▶ [Prompt]: Reproduce the span that opens at the line containing "nodes = head_nodes(body, fine)" and closes at the line containing "import math", both lines included, without alteration and without any other line.

▶ [Given information]:

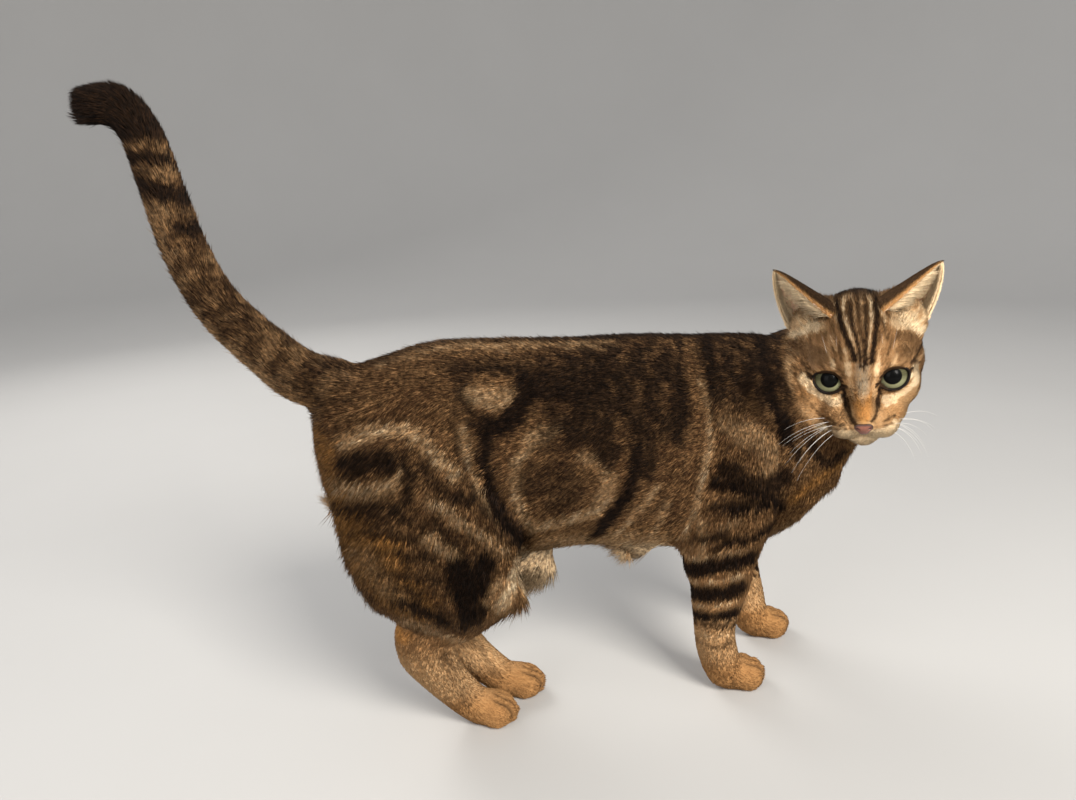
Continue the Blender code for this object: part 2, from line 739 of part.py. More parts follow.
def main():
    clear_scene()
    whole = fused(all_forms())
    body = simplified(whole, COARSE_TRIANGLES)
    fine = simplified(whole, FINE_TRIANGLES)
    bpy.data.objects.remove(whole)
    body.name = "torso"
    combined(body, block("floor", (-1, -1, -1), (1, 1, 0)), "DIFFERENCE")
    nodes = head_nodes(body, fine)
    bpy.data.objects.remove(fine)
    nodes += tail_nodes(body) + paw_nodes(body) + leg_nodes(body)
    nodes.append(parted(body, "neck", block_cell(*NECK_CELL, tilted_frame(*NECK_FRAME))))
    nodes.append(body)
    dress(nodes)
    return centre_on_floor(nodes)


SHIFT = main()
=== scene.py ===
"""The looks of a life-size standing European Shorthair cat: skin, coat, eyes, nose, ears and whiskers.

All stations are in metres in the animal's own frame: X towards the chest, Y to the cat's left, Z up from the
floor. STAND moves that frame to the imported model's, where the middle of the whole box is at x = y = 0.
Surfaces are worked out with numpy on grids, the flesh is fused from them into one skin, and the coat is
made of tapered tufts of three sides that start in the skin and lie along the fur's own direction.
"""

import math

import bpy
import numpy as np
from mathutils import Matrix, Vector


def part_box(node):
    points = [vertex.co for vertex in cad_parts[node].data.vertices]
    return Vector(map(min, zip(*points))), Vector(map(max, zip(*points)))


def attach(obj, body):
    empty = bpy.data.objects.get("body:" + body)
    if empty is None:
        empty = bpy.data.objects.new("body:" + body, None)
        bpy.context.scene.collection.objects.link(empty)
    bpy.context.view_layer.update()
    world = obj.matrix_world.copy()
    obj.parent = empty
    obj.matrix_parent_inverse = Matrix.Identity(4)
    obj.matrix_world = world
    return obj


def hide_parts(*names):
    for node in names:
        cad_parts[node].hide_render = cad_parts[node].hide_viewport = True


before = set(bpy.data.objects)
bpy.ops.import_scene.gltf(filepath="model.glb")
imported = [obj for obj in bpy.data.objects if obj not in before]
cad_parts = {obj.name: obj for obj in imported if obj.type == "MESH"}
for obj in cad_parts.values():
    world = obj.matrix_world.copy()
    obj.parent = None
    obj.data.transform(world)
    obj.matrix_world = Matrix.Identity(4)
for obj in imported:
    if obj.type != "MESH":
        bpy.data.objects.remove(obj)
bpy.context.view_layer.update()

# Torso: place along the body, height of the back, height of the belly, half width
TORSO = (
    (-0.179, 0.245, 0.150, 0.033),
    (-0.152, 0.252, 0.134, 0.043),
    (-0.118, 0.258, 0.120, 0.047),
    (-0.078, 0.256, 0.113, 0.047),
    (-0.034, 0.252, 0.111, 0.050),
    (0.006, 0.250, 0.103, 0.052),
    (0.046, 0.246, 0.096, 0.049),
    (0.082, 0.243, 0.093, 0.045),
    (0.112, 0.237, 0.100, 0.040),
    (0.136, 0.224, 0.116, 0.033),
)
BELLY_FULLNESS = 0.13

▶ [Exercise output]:
    nodes = head_nodes(body, fine)
    bpy.data.objects.remove(fine)
    nodes += tail_nodes(body) + paw_nodes(body) + leg_nodes(body)
    nodes.append(parted(body, "neck", block_cell(*NECK_CELL, tilted_frame(*NECK_FRAME))))
    nodes.append(body)
    dress(nodes)
    return centre_on_floor(nodes)


SHIFT = main()
=== scene.py ===
"""The looks of a life-size standing European Shorthair cat: skin, coat, eyes, nose, ears and whiskers.

All stations are in metres in the animal's own frame: X towards the chest, Y to the cat's left, Z up from the
floor. STAND moves that frame to the imported model's, where the middle of the whole box is at x = y = 0.
Surfaces are worked out with numpy on grids, the flesh is fused from them into one skin, and the coat is
made of tapered tufts of three sides that start in the skin and lie along the fur's own direction.
"""

import math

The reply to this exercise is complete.